When comparing two files, if one file contains all the set flags of the other file, and more, then it is later.

This solution is very limited – it only handles 256 changes. The desired behaviour starts to collapse completely as the number of changes approaches 256.

Can you do better?

So my question is, what would be a good algorithm to use here, to handle more than 256 changes, while still retaining the right stochastic profile?


Comments

  1. Umm, maybe I don’t understand the problem. What’s wrong with using the last-modified date? Or does the solution have to use a version/generation number, or derivative?

  2. Divide the 32 bytes into two (or more) 16 byte integers. One stores the number of times the file has been edited on the PC, one the number of times it has been edited on the PDA.

    When you sync, if both numbers are the same, no changes have been made; if one differs then a change has been made on that device (and the higher value tells you the more recent version); if both differ you have a conflict.

  3. Alastair: last-modified doesn’t have enough information. Consider…

    scenario A:

    time 1: file synced
    time 2: modified on PDA
    time 9: trying to resync

    PDA version has latest modified date, and includes all edits.

    scenario B:

    time 1: file synced
    time 2: modified on PC
    time 3: modified on PDA
    time 9: trying to resync

    PDA version has latest modified date, but does not include all edits; a merge is required.

    At the resync, modified date alone does not distinguish between these scenarios.

  4. I’m afraid I also don’t get it. This is all about the merge tool, right? If it needs the base version, then you either need to store the base version or the actual changes that were made. If it doesn’t need a base version, what difference does it make which file is newer? It can do the merge either way… IMHO synch works with timestamps. (ie: synch time, latest time of current file, which makes 3 timestamps total)

    I’ve just verified this with my palm, and it seems to use timestamps (it does this with timestamps per calendar item, instead of per file, but if you mess with the same calendar item in two different ways, it will dupe the task)

  5. Chris: but if we store the date of the last sync, we can compare this with the dates of the two files, and see if either or both of them has been modified since that date.

    I gather the idea is to detect the need for a merge, not necessarily provide all the information needed to merge the two files.

  6. I’m grumpy.

    I had visions of cool, stochastic algorithms, using the power of Mandelbrot sets (or some other sexed-up mathematics) to shoot constantly-bifurcating horribly-intertwined paths through the 32-byte phase-space, in a manner exhibited remarkable emergent behaviour – (i) the phase-space would be covered completely and evenly and (ii) the recent history of the bifurcations could be determined purely by the current position in phase-space.
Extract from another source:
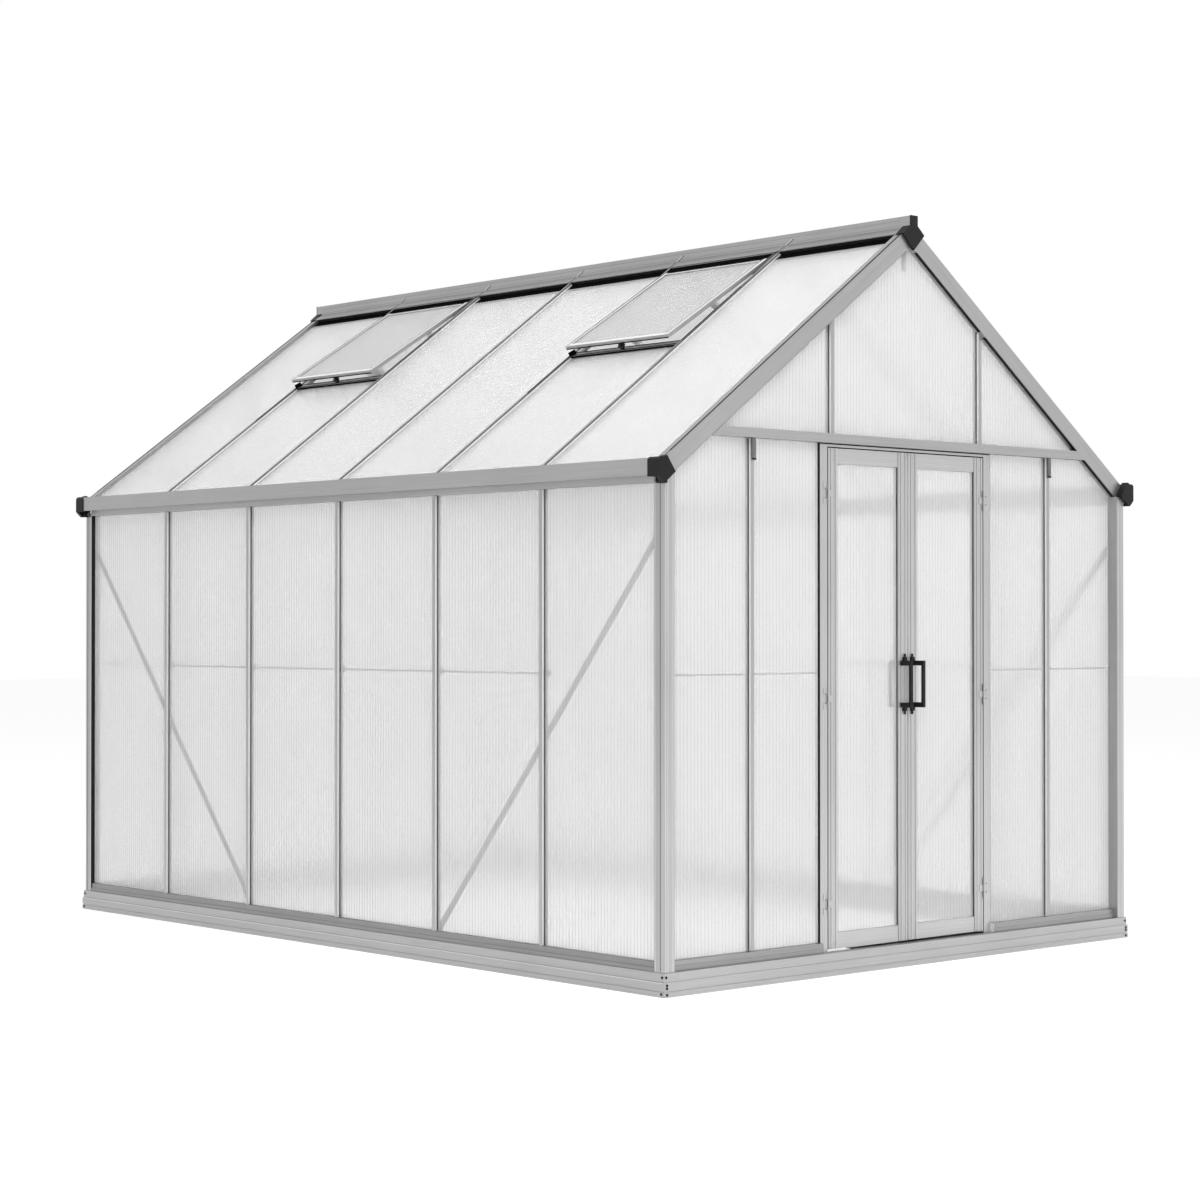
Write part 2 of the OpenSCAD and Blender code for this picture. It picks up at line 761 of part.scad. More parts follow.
module leaf_panel() {
    face = door_in + (leaf_t - door_panel_t) / 2;
    span([meet_gap / 2 + stile_w + seat, face, leaf_z + bottom_rail_h + seat],
         [leaf_edge - stile_w - seat, face + door_panel_t, leaf_top - top_rail_h - seat]);
}

// A pull handle on the outer face at depth 0, standing out towards -Y
module pull_handle(out) {
    x = meet_gap / 2 + handle_in;
    lug_x = meet_gap / 2 + lug_in;
    leg = (handle_h - handle_t) / 2;
    translate([x - handle_w / 2, -out, handle_z - handle_h / 2])
        cube([handle_w, handle_t, handle_h]);
    for (end = [-1, 1]) translate([0, 0, handle_z + end * leg]) {
        span([x - handle_w / 2, -out, -handle_t / 2], [x + handle_w / 2, -seat, handle_t / 2]);
        span([lug_x - lug_w / 2, -lug_t, -handle_t / 2], [x + handle_w / 2, -seat, handle_t / 2]);
    }
    for (end = [0, 1]) translate([lug_x, 0, handle_z]) mirror([0, 0, end]) {
        translate([-lug_w / 2, -lug_t, leg]) cube([lug_w, lug_t - seat, handle_t / 2 + lug_l]);
        translate([0, -lug_t / 2 - seat / 2, leg]) cylinder(r = lug_pin_r, h = handle_t / 2 + lug_l + lug_pin_l);
    }
}
module leaf_handles() {
    translate([0, door_in, 0]) pull_handle(handle_out);
    translate([0, door_in + leaf_t, 0]) mirror([0, 1, 0]) pull_handle(inner_handle_out);
}

// The leaf's knuckle turns on the frame's pin
module leaf_hinges() {
    for (z = hinge_zs) difference() {
        union() {
            translate([hinge_x, hinge_in, z - knuckle_l / 2]) cylinder(r = barrel_r, h = knuckle_l);
            span([hinge_x - leaf_gap / 2 - plate_w, door_in - seat - plate_t, z - knuckle_l / 2],
                 [hinge_x, door_in - seat, z + knuckle_l / 2]);
        }
        translate([hinge_x, hinge_in, z - knuckle_l]) cylinder(r = pin_r + pin_gap, h = 2 * knuckle_l);
    }
}

// The frame's two knuckles and the pin between them
module frame_hinge() {
    for (z = hinge_zs) union() {
        for (end = [-1, 1]) {
            mid = z + end * (knuckle_l + knuckle_gap);
            translate([hinge_x, hinge_in, mid - knuckle_l / 2]) cylinder(r = barrel_r, h = knuckle_l);
            span([hinge_x, door_in - seat - plate_t, mid - knuckle_l / 2],
                 [hinge_x + leaf_gap / 2 + plate_w, door_in - seat, mid + knuckle_l / 2]);
        }
        translate([hinge_x, hinge_in, z - knuckle_l]) cylinder(r = pin_r, h = 2 * knuckle_l);
    }
}
module frame_hinges() { color(metal) on_front() both_sides() frame_hinge(); }

module left_leaf_frame() { color(metal) mirror([1, 0, 0]) on_front() leaf_frame(); }
module left_leaf_panel() { color(sheet) mirror([1, 0, 0]) on_front() leaf_panel(); }
module left_leaf_handles() { color(black) mirror([1, 0, 0]) on_front() leaf_handles(); }
module left_leaf_hinges() { color(metal) mirror([1, 0, 0]) on_front() leaf_hinges(); }
module right_leaf_frame() { color(metal) on_front() leaf_frame(); }
module right_leaf_panel() { color(sheet) on_front() leaf_panel(); }
module right_leaf_handles() { color(black) on_front() leaf_handles(); }
module right_leaf_hinges() { color(metal) on_front() leaf_hinges(); }

// ---------- roof vents ----------

// Puts a vent's own frame at each vent bay: X down the vent, Z out of it, Y centred
module at_vents() {
    on_left_slope() for (k = vent_bays)
        translate([0, (bar_y(k) + bar_y(k + 1)) / 2, 0]) children();
}
module at_open_vents() {
    at_vents() translate([vent_hinge_s, 0, vent_hinge_n]) rotate([0, -vent_open, 0]) children();
}

module vent_frames() {
    low = -vent_rod_r;
    high = low + vent_t;
    w = vent_w / 2;
    first = vent_rod_r - 2;
    color(metal) at_open_vents() {
        union() {
            translate([0, w, 0]) rotate([90, 0, 0]) cylinder(r = vent_rod_r, h = vent_w);
            span([first, -w, low], [first + vent_rail_w, w, high]);
        }
        span([vent_l - vent_rail_w, -w, low], [vent_l, w, high]);
        for (side = [-1, 1])
            translate([first + vent_rail_w + seat, side * (w - vent_rail_w / 2) - vent_rail_w / 2, low])
                cube([vent_l - first - 2 * vent_rail_w - 2 * seat, vent_rail_w, vent_t]);
    }
}

module vent_panels() {
    low = -vent_rod_r + (vent_t - vent_panel_t) / 2;
    w = vent_w / 2 - vent_rail_w - seat;
    x0 = vent_rod_r - 2 + vent_rail_w + seat;
    color(sheet) at_open_vents()
        span([x0, -w, low], [vent_l - vent_rail_w - seat, w, low + vent_panel_t]);
}

module vent_crossbars() {
    w = (bay - roof_cap_w) / 2 - seat;
    color(metal) at_vents()
        span([crossbar_s, -w, panel_top_n + seat], [crossbar_s + crossbar_w, w, panel_top_n + bar_rise]);
}

// The stay stands on the cross bar, holds the vent's lower rail and carries a turned knob
module vent_stays() {
    low = panel_top_n + bar_rise + seat;
    at = crossbar_s + crossbar_w - stay_r - 1;
    under = vent_hinge_n - vent_rod_r / cos(vent_open) + (at - stay_r - vent_hinge_s) * tan(vent_open);
    side = knob_w / sqrt(2);
    color(black) at_vents() translate([at, 0, low]) union() {
        cylinder(r = stay_r, h = under - seat - low);
        translate([-stay_r - 1.5, 0, knob_w / 2 + 1]) rotate([45, 0, 0])
            translate([0, -side / 2, -side / 2]) cube([2 * stay_r + 3, side, side]);
    }
}

base_front();
base_back();
base_left();
base_right();
sill_front();
sill_back();
sill_left();
sill_right();
corner_posts();
wall_bars_left();
wall_bars_right();
mid_rails_side();
mid_rails_gable();
wall_braces();
eave_beam_left();
eave_beam_right();
ridge_beam();
ridge_seals();
ridge_clips();
roof_bars_left();
roof_bars_right();
gable_rafters_front();
gable_rafters_back();
gable_ties();
gable_mullions_front();
gable_mullions_back();
hanger_brackets();
eave_connectors();
ridge_connectors();
wall_panels_left();
wall_panels_right();
roof_panels_left();
roof_panels_right();
gable_panels_front();
gable_panels_back();
door_frame();
frame_hinges();
left_leaf_frame();
left_leaf_panel();
left_leaf_handles();
left_leaf_hinges();
right_leaf_frame();
right_leaf_panel();
right_leaf_handles();
right_leaf_hinges();
vent_frames();
vent_panels();
vent_crossbars();
vent_stays();
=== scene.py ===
import math

import bmesh
import bpy
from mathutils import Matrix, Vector


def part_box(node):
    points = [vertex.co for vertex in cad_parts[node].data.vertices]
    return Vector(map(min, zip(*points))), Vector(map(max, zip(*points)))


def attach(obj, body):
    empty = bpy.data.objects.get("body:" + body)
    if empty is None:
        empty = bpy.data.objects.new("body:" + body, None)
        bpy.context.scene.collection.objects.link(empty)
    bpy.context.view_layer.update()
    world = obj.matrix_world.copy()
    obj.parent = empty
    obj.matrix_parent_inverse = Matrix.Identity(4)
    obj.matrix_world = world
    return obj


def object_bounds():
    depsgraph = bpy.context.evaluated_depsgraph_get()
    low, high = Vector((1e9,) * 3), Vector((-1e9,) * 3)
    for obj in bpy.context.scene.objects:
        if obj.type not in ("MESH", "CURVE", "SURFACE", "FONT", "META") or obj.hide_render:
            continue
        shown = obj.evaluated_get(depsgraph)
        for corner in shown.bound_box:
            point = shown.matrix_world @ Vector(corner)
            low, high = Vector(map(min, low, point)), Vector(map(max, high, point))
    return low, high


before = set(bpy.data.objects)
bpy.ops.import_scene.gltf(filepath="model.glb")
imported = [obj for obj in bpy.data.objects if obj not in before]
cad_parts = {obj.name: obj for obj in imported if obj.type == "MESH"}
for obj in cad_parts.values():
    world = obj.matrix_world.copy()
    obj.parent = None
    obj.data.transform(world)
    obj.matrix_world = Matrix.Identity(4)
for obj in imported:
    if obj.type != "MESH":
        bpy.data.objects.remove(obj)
cadLow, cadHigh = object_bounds()
print("greenhouse frame loaded")


# One socket, so that shader maths can be written as plain expressions
class Wire:
    def __init__(self, board, socket):
        self.board = board
        self.socket = socket

    def join(self, operation, first, second):
        return self.board.add("Math", {"operation": operation}, {0: first, 1: second})

    def __add__(self, other):
        return self.join("ADD", self, other)

    def __radd__(self, other):
        return self.join("ADD", other, self)

    def __sub__(self, other):
        return self.join("SUBTRACT", self, other)

    def __rsub__(self, other):
        return self.join("SUBTRACT", other, self)

    def __mul__(self, other):
        return self.join("MULTIPLY", self, other)

    def __rmul__(self, other):
        return self.join("MULTIPLY", other, self)

    def __truediv__(self, other):
        return self.join("DIVIDE", self, other)

    def __rtruediv__(self, other):
        return self.join("DIVIDE", other, self)

    def __mod__(self, other):
        return self.join("FLOORED_MODULO", self, other)

    def __rmod__(self, other):
        return self.join("FLOORED_MODULO", other, self)

    def __gt__(self, other):
        return self.join("GREATER_THAN", self, other)

    def __lt__(self, other):
        return self.join("LESS_THAN", self, other)

    def __abs__(self):
        return self.join("ABSOLUTE", self, 0.0)

    def largest(self, other):
        return self.join("MAXIMUM", self, other)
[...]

    Instead, I am offered two solutions that completely solve the problem – one is a single line of code and the other only uses only 12-bytes and a wristwatch.

    Humph! Dull. Good engineering, but dull. 🙂

    Let me go back to the original inspiration to the problem, and see if I can’t couch it differently, to disrupt these solutions.

    The original inspiration was mirrored (RAID) disk drives.

    If a RAID disk-controller has two drives, they can be kept in sync. If the power cable falls out of one drive, for a while, the computer can keep going. When the power cable is restored, the disk-controller needs to detect the version on the fixed drive is a true ancestor of the current drive, and therefore can be overwritten with the latest. (Note: This isn’t a merge, with human intervention. It is just an overwrite.)

    On the other hand, consider if the second drive had been unplugged and plugged into another machine, which had written more data onto it, before being moved back to the original machine. When it got plugged back in again, the RAID controller should get alarmed. There is novel data on this drive that may get overwritten. A manual merge is required (in either direction as Sunny points out.)

    So how can we detect between these two circumstances?

    Am I allowed to claim that RAID-controllers don’t have access to accurate time-of-day clocks and therefore can’t use timestamps?

    That would sabotrage Alastair’s idea, but it still leaves me with Chris’s idea of splitting the 32 bytes into two halves. I want to generalise the problem to an larger number of devices but then my mirrored disk example fails to justify the requirement, and I am left unable to force a sexy solution.

    Hence I’m grumpy.

    I will just have to resolve myself with having to put up with simple, elegant, workable solutions.

  7. Sexy maths is almost always bad. Have I ever told you about Quaternians?